1. A charged-particle-beam device that scans a surface of a sample with a focused charged-particle beam, captures and detects generated secondary electrons or reflected electrons, and converts the electrons into a luminance signal to form an image,

wherein, to automatically observe or measure patterns arranged symmetrically with respect to an axis of rotation on the sample by following predetermined procedures, the charged-particle-beam device automatically rotates a template image or an image at an observation point or a measurement point by an optimum angle, based on a relationship between a coordinate location of the template image for location detection on the sample and a coordinate location of the observation point or the measurement point on the sample.

2. The charged-particle-beam device according to claim 1, wherein a stage on which the sample is mounted is driven by an X-Y drive system.

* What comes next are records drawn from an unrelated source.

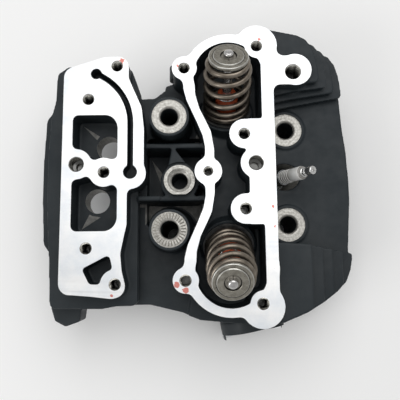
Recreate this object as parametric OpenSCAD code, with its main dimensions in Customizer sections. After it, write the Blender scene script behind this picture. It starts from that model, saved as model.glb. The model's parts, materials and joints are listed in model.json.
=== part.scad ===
// Air-cooled cylinder head with two valves, a hemispherical chamber and separate rocker decks.
// The origin is the centre of the cylinder bore on the gasket face. +Z runs up to the rocker
// decks, +X to the spark plug side and +Y to the intake side. Lengths are in millimetres.

/* [Casting] */
// Height of the rocker decks above the gasket face
deck_z = 86; // [85:0.5:88]
// Height of the uppermost full cooling fin
floor_z = 57; // [56:0.5:58]
// Thickness of a cooling fin
fin_t = 3.2; // [2.6:0.1:3.6]
// Distance from one full cooling fin to the next
fin_pitch = 9; // [8.5:0.1:9.5]
// Number of full cooling fins
fin_count = 6; // [4:1:6]
// Distance between the short fins beside the valve deck
shelf_pitch = 6; // [5.5:0.1:6.2]
// Number of short fins in each corner stack
shelf_count = 4; // [2:1:4]

/* [Chamber and ports] */
// Radius of the hemispherical combustion chamber
chamber_r = 59; // [58:0.5:59.5]
// Depth of the chamber sphere's centre below the gasket face
chamber_drop = 35.4; // [35:0.1:36]
// Radius of both ports
port_r = 17; // [15:0.5:17]

/* [Head bolts] */
// Radius of a head bolt hole
bolt_r = 6.5; // [6:0.1:6.8]
// Radius of a machined bolt seat
bolt_seat_r = 12.75; // [12:0.25:13]
// Height of the bolt seats on the pushrod side
inner_seat_z = 83.5; // [80:0.5:84]
// Height of the bolt seats on the spark plug side
outer_seat_z = 58.2; // [58:0.1:60]

/* [Rocker deck holes] */
// Tapping radius of a rocker box screw hole
tap_r = 3.3; // [3:0.1:3.5]
// Radius of the chamfer at a tapped hole's mouth
tap_mouth_r = 4.3; // [4:0.1:4.6]
// Depth of a rocker box screw hole
tap_depth = 22; // [16:1:24]
// Radius of a pushrod passage
pushrod_r = 9.2; // [8.8:0.1:9.6]

/* [Valves] */
// Tilt of each valve from the cylinder axis
valve_tilt = 29.5; // [29:0.1:30]
// Radius of the intake valve's head
intake_r = 22; // [21:0.5:22]
// Radius of the exhaust valve's head
exhaust_r = 19.5; // [19:0.5:20]
// Radius of a valve stem
stem_r = 3.5; // [3.4:0.05:3.6]
// Distance of a stem's tip from the chamber sphere's centre
tip_d = 163; // [162.5:0.5:163.5]
// Radial clearance between a stem and its guide
stem_gap = 0.04; // [0.02:0.01:0.08]

/* [Valve springs] */
// Radius of the spring wire
wire_r = 2.1; // [1.9:0.05:2.2]
// Outer radius of a spring over its lower coils
spring_r = 18; // [17.5:0.1:18]
// Outer radius of a spring's top coil
spring_top_r = 14.6; // [14.4:0.1:14.8]
// Number of coils
spring_turns = 6.3; // [6:0.1:6.4]
// Length of an installed spring
spring_h = 48.6; // [48:0.1:49]

/* [Spark plug] */
// Tilt of the spark plug from the cylinder axis
plug_tilt = 28.3; // [28:0.1:29]
// Radius of the spark plug's thread
plug_r = 6.9; // [6.5:0.1:6.9]
// Reach of the spark plug's thread
plug_reach = 19; // [18:0.5:19]

/* [Hidden] */

intake = 1;
exhaust = -1;
sides = [exhaust, intake];
round_fn = 96;
outline_fn = 24;

// Bolts and screws, as seen from above.
inner_bolts = [for (s = sides) [-42.2, s * 41.5]];
outer_bolts = [for (s = sides) [47, s * 37]];
ring_edge_taps = concat([for (s = sides) [-30.9, s * 77.3]], [for (s = sides) [22.8, s * 93.7]],
                        [for (s = sides) [12.35, s * 27.3]]);
ring_stud = [-14, 0];
ring_stud_r = 2.6;
ring_oil = [20.5, 5.7];
arm_tap = [49.2, 73.6];
arm_tap_r = 5;
plate_taps = concat([for (s = sides) [-80.1, s * 79.4]], [for (s = sides) [-100.8, s * 54.2]],
                    [[-89, 0]]);
plate_oil = [-108.8, 6];
oil_r = 5.2;
pushrods = [[-97, -18.5], [-89, 22]];
central_boss = [-35.1, -5.2];
central_boss_r = 11.3;
central_neck_r = 14.3;
central_step_z = 72;
central_face_z = 79;
central_bore_r = 6.1;
central_flat_y = -10.4;
rib_t = 3.6;

// Distances along a valve's axis are measured from the centre of the chamber sphere.
chamber_x = 1;
pad_d = 106.9;
seat_washer_t = 1.5;
spring_low_d = pad_d + seat_washer_t + 0.05;
spring_high_d = spring_low_d + spring_h;
retainer_d = spring_high_d + 0.05;
plateau_d = retainer_d + 3.2;
keeper_low_d = retainer_d - 4.6;
keeper_high_d = plateau_d - 1.2;
keeper_low_r = 4.88;
keeper_high_r = 5.65;
guide_r = 7;
guide_low_d = 80;
guide_high_d = 121;
seal_r = 8.4;
seat_ring_t = 7.4;
margin_t = 1.4;

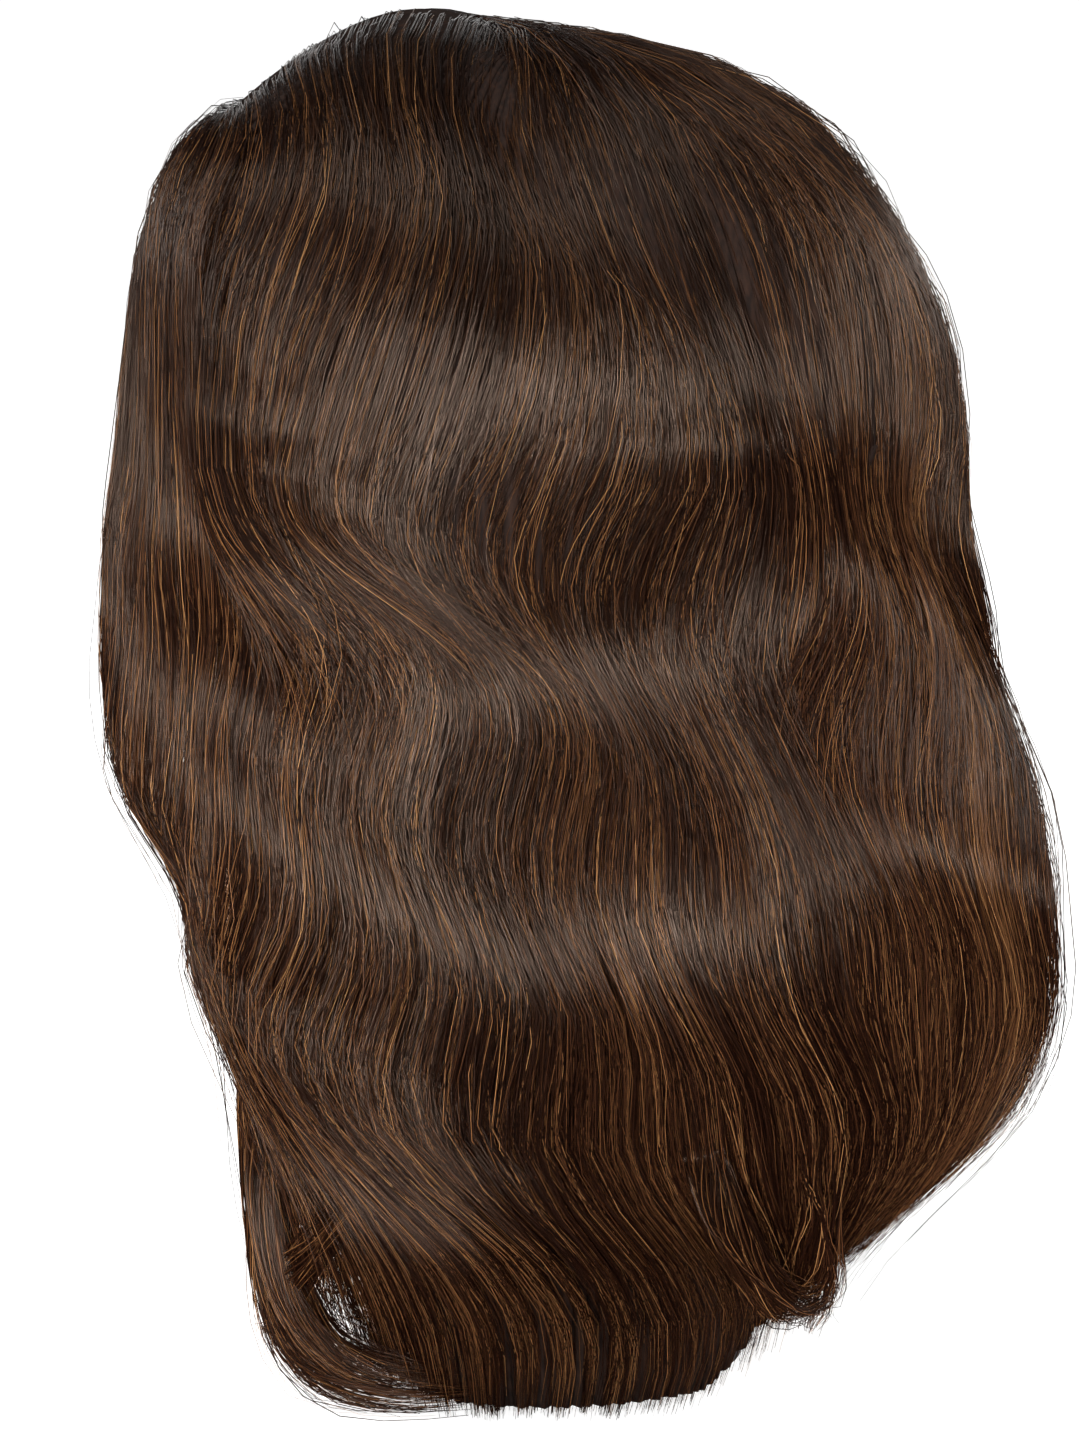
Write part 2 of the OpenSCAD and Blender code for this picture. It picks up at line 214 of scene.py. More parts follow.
def strand_mesh(name, paths, width, tint):
    """Closed three-sided strands, from paths of (strands, points, 3) and each one's full width and tint."""
    n, m, _ = paths.shape
    along = np.gradient(paths, axis=1)
    along /= np.linalg.norm(along, axis=2, keepdims=True) + 1e-9
    axis_z = np.minimum(paths[..., 2], WIDEST_H - 10)
    out = paths - np.stack([0 * axis_z, CENTRE_Y + 0 * axis_z, axis_z], axis=-1)
    across = np.cross(along, out)
    across /= np.linalg.norm(across, axis=2, keepdims=True) + 1e-9
    out = np.cross(across, along)
    t = np.linspace(0, 1, m)[None, :]
    slim = np.where(tint > GOLD_TINT, 0.64, 1)
    taper = (0.7 + 0.3 * ease(t / 0.08)) * (1 - 0.6 * ease((t - 0.7) / 0.3))
    half = 0.5 * (width * slim)[:, None] * taper
    corners = []
    for turn in (90, 210, 330):
        c, s = math.cos(math.radians(turn)), math.sin(math.radians(turn))
        corners.append(paths + (across * c + out * s * 0.8) * half[..., None])
    verts = np.stack(corners, axis=2).reshape(-1, 3)
    verts[:, 2] = np.maximum(verts[:, 2], LOWEST_POINT)

    base = (np.arange(n)[:, None, None] * m + np.arange(m - 1)[None, :, None]) * 3
    k = np.arange(3)[None, None, :]
    k2 = (k + 1) % 3
    quads = np.stack([base + k, base + k2, base + 3 + k2, base + 3 + k], axis=-1).reshape(-1, 4)
    start = np.arange(n) * m * 3
    end = start + (m - 1) * 3
    tris = np.concatenate([
        np.stack([start + 2, start + 1, start], axis=-1),
        np.stack([end, end + 1, end + 2], axis=-1),
    ])
    mesh, loops = mesh_from(name, verts, quads, tris)

    point_values(mesh, "tint", np.repeat(tint, m * 3))
    point_values(mesh, "along", np.tile(np.repeat(np.linspace(0, 1, m), 3), n))

    # Each strand has its own cell of the texture, so that a baked colour stays on its strand
    columns = 256
    rows = math.ceil(n / columns)
    strand = loops // (m * 3)
    level = (loops // 3) % m
    corner = loops % 3
    u = (strand % columns + 0.2 + 0.3 * corner) / columns
    v = (strand // columns + 0.05 + 0.9 * level / (m - 1)) / rows
    uv = mesh.uv_layers.new(name="OFBake")
    uv.data.foreach_set("uv", np.stack([u, v], axis=-1).astype(np.float32).ravel())
    return mesh


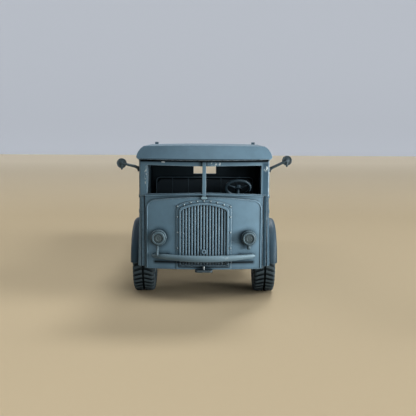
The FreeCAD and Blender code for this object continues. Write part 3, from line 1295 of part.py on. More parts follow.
def build_nodes():
    nodes = {
        "chassis_frame": chassis_frame(),
        "engine_block": engine(),
        "gearbox_and_shaft": gearbox_and_shaft(),
        "radiator": radiator(),
        "front_axle": front_axle(),
        "rear_axle": rear_axle(),
        "nose_panel": nose_panel(),
        "grille": grille(),
        "windscreen_frame": windscreen_frame(),
        "cab_back": cab_back(),
        "cab_floor": cab_floor(),
        "cab_roof": cab_roof(),
        "dashboard": dashboard(),
        "seat_bench": seat(),
        "engine_cover": engine_cover(),
        "steering_wheel": steering_wheel(),
        "bumper": bumper(),
        "tow_pin": tow_pin(),
        "bed_bearers": bed_bearers(),
        "bed_floor": bed_floor(),
        "headboard": headboard(),
        "tailboard": tailboard(),
        "fuel_tank": fuel_tank(),
        "tool_box": tool_box(),
        "spare_wheel": spare_wheel(),
        "tow_eye": tow_eye(),
    }
    front_spring = leaf_spring(FRONT_AXLE_Y, FRONT_SPRING_LENGTH, AXLE_Z + BEAM_HEIGHT / 2)
    rear_spring = leaf_spring(REAR_AXLE_Y, REAR_SPRING_LENGTH, AXLE_Z + AXLE_TUBE_RADIUS)
    bumper_top = BUMPER_Z + BUMPER_HEIGHT
    rear_tyre = tyre(REAR_TYRE_WIDTH)
    twin = (REAR_TYRE_WIDTH + TWIN_GAP) / 2
    rear_pair = Part.makeCompound([placed(rear_tyre, -twin, 0, 0), placed(rear_tyre, twin, 0, 0)])
    pairs = {
        "front_knuckle": front_knuckle(),
        "spring_front": front_spring,
        "spring_rear": rear_spring,
        "cab_side": cab_side(),
        "door": door(),
        "front_fender": front_fender(),
        "cab_step": cab_step(),
        "bed_side": bed_side(),
        "front_tyre": placed(tyre(FRONT_TYRE_WIDTH), FRONT_TRACK_HALF, FRONT_AXLE_Y, AXLE_Z),
        "front_rim": placed(front_rim(), FRONT_TRACK_HALF, FRONT_AXLE_Y, AXLE_Z),
        "rear_tyres": placed(rear_pair, REAR_TWIN_CENTRE_X, REAR_AXLE_Y, AXLE_Z),
        "rear_rims": placed(rear_rim(), REAR_TWIN_CENTRE_X, REAR_AXLE_Y, AXLE_Z),
    }
    for name, shape in pairs.items():
        nodes[name + "_left"] = shape
        nodes[name + "_right"] = mirrored(shape)
    nodes["headlamp_left"] = headlamp(STALK_LUG)
    nodes["headlamp_right"] = mirrored(headlamp(LAMP_Z - LAMP_RADIUS - bumper_top))
    nodes["mirror_left"] = mirror(MIRROR_LEFT_Z)
    nodes["mirror_right"] = mirrored(mirror(MIRROR_RIGHT_Z))
    return nodes


os.makedirs("parts", exist_ok=True)
for node_name, node_shape in build_nodes().items():
    print(node_name, len(node_shape.Solids), round(node_shape.Volume, 3), node_shape.isValid())
    node_shape.exportStep("parts/" + node_name + ".step")
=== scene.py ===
import bpy
import json
import math
from mathutils import Matrix, Vector


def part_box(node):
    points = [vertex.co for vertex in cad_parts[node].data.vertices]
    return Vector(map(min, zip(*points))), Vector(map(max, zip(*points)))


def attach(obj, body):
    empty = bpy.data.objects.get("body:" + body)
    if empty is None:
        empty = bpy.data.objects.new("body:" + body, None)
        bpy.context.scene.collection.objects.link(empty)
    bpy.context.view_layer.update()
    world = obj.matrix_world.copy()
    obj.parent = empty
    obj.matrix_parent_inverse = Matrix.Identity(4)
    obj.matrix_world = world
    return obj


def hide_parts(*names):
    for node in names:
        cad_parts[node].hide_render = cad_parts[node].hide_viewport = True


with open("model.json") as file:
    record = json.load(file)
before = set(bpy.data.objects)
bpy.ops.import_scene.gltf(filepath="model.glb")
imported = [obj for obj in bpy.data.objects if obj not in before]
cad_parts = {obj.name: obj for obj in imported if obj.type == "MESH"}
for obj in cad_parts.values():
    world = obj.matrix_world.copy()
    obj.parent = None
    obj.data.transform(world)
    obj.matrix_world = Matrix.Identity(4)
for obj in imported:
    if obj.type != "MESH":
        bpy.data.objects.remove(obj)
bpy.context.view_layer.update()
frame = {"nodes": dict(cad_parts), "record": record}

# All the lengths below are in millimetres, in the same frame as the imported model.
MM = 0.001

# The camera, fitted to the picture: it stands in front of the truck, a little above roof height.
CAMERA = Vector((0.87, -179.9, 38.06))
CAMERA_PITCH = math.radians(6.99)
CAMERA_ROLL = math.radians(0.3)
CAMERA_NEAR = 1.0
CAMERA_FAR = 10000.0
PICTURE_SIDE = 416
FOCAL_PIXELS = 619.5
SENSOR_MM = 36.0

# The stage
FLOOR_FAR_Y = 845.0
FLOOR_HALF = 1500.0
WALL_Y = 1300.0
WALL_HALF = 1500.0

# Wheels
FRONT_AXLE_Y = -32.5
REAR_AXLE_Y = 21.5
AXLE_Z = 7.0
FRONT_TRACK_HALF = 14.15
REAR_TWIN_X = 11.95
TWIN_HALF = 2.35
FRONT_TYRE_WIDTH = 4.9
REAR_TYRE_WIDTH = 4.2
WHEEL_RADIUS = 7.0
RIM_RADIUS = 4.3
RIM_WALL = 0.45
RIM_INSET = 0.45
GROOVE_HALF = 0.24
LUGS = 36
LUG_HALF = 0.34
LUG_TOP = 0.88
LUG_FOOT = 1.15
DISC_THICKNESS = 0.4
DISC_RADIUS = 2.45
HUB_RADIUS = 1.35
HUB_BORE = 0.85
HAND_HOLES = 8
HAND_HOLE_CIRCLE = 3.2
HAND_HOLE_RADIUS = 0.4
NUTS = 8
NUT_CIRCLE = 2.05

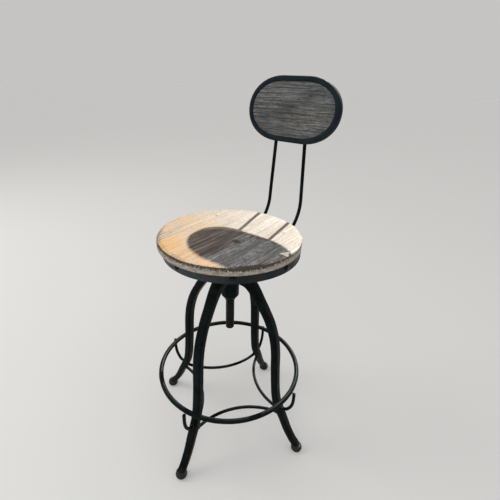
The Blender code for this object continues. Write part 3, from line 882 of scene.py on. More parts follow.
def make_legs():
    rows = catmull(LEG_STATIONS, 6)
    path = [Vector((row[0], 0.0, row[1])) for row in rows]
    ways = directions(path)
    ways[0] = Vector((1.0, 0.0, 0.0))
    loops = []
    for row, point, along in zip(rows, path, ways):
        normal = Vector((-along.z, 0.0, along.x))
        section = leg_section(row[2], row[3], LEG_CORNER)
        loops.append([point + normal * a + Vector((0.0, b, 0.0)) for a, b in section])
    wrapped = []
    for p in loops[0]:
        reach = math.sqrt(max(0.0, HUB_RADIUS ** 2 - p.y ** 2))
        wrapped.append(Vector((reach - 0.0004, p.y, p.z)))
    loops[0] = wrapped
    loops[-1] = cut_end(loops[-1], ways[-1], path[-1], Vector((0.0, 0.0, 1.0)))
    for index, (name, angle) in enumerate(LEG_ANGLES.items()):
        points, faces = skin(loops, False)
        place = turned_base(angle)
        leg = make_piece("leg_" + name, points, faces, BLACK_STEEL, "base", place)
        weather(leg, 0.00045, 0.022, 10 + index)
        seam = [Vector((p.x + 0.0012, p.y, p.z)) for p in wrapped]
        weld("weld_hub_" + name, seam, HUB_BEAD, True, "base", place, index)


def leg_face(height, side):
    """The point of a leg's outer (1) or inner (-1) face at a height, and that face's direction."""
    for upper, lower in zip(LEG_STATIONS, LEG_STATIONS[1:]):
        if upper[1] >= height >= lower[1]:
            part = (upper[1] - height) / (upper[1] - lower[1])
            distance = upper[0] + part * (lower[0] - upper[0])
            thickness = upper[2] + part * (lower[2] - upper[2])
            along = Vector((lower[0] - upper[0], 0.0, lower[1] - upper[1])).normalized()
            normal = Vector((-along.z, 0.0, along.x)) * side
            return Vector((distance, 0.0, height)) + normal * thickness / 2, normal
    return None


def make_feet():
    smooth = soften([(radius * FOOT_SLIMMING, height) for radius, height in FOOT_PROFILE], 0.003, 5)
    for index, (name, angle) in enumerate(LEG_ANGLES.items()):
        points, faces = skin(lathe_loops(smooth, 48), False)
        place = turned_base(angle) @ Matrix.Translation((FOOT_DISTANCE, 0.0, 0.0))
        foot = make_piece("foot_" + name, points, faces, FOOT_RUBBER, "base", place)
        low = [v.co.z for v in foot.data.vertices]
        weather(foot, 0.0002, 0.006, 20 + index)
        for vertex, height in zip(foot.data.vertices, low):
            if height < 0.0004:
                vertex.co.z = 0.0


def make_foot_ring():
    loops = []
    turns = 176
    sides = 20
    for i in range(turns):
        angle = 2 * math.pi * i / turns
        out = Vector((math.cos(angle), math.sin(angle), 0.0))
        loop = []
        for j in range(sides):
            around = 2 * math.pi * j / sides
            rise = Vector((0.0, 0.0, RING_HEIGHT + RING_TUBE * math.sin(around)))
            loop.append(out * (RING_RADIUS + RING_TUBE * math.cos(around)) + rise)
        loops.append(loop)
    points, faces = skin(loops, True)
    ring = make_piece("foot_ring", points, faces, BLACK_STEEL, "base", BASE_PLACE)
    weather(ring, 0.0003, 0.02, 31)


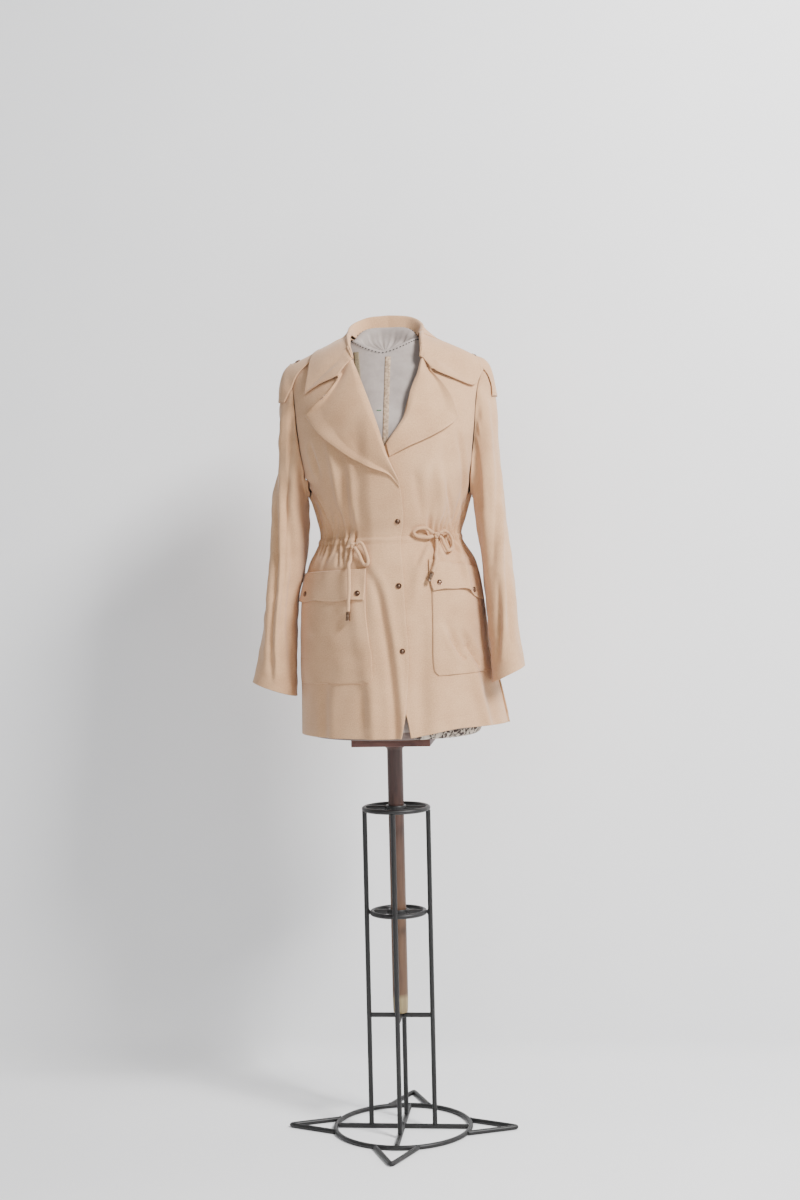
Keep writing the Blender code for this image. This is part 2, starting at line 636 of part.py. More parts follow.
def sleeves():
    count = 20
    for name, side in (("sleeve_right", -1.0), ("sleeve_left", 1.0)):
        hole = armhole_loop(side, count)
        ring = sleeve_ring(name, side, 0.0, count)
        grid = []
        for t in (0.0, 0.10, 0.26, 0.46, 0.66, 0.85):
            line = []
            for k, (a, b) in enumerate(zip(hole, ring)):
                reach = (b - a).length
                cap = 0.5 + 0.5 * math.cos(2.0 * math.pi * k / count)
                leave = Vector((side * (0.35 + 0.05 * cap) * reach, 0.0, -0.55 * reach))
                arrive = Vector((side * 0.10 * reach * cap, 0.0, -0.85 * reach))
                line.append(a * (2*t**3 - 3*t**2 + 1) + leave * (t**3 - 2*t**2 + t)
                            + b * (3*t**2 - 2*t**3) + arrive * (t**3 - t**2))
            grid.append(line)
        grid += [sleeve_ring(name, side, step * 5.0 / 13.0, count) for step in range(14)]
        normals = grid_normals(grid, wrap=True)
        if normals[-1][0].x * side < 0.0:
            normals = [[-n for n in line] for line in normals]
        shell(name, raised(grid, normals, 0.0), raised(grid, normals, CLOTH), cloth_material(), wrap=True)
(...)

3. A charged-particle-beam device that scans a surface of a sample with a focused charged-particle beam, captures and detects generated secondary electrons or reflected electrons, and converts the electrons into a luminance signal to form an image,

wherein, to automatically observe or measure patterns arranged symmetrically with respect to an axis of rotation on the sample by following predetermined procedures, the charged-particle-beam device acquires an image by automatically rotating a visual field area by an optimum angle, based on coordinates of an observation point or a measurement point on a wafer, the visual field area being a scanning range of the charged-particle beam.

4. The charged-particle-beam device according to claim 3, wherein a stage on which the sample is mounted is driven by an X-Y drive system.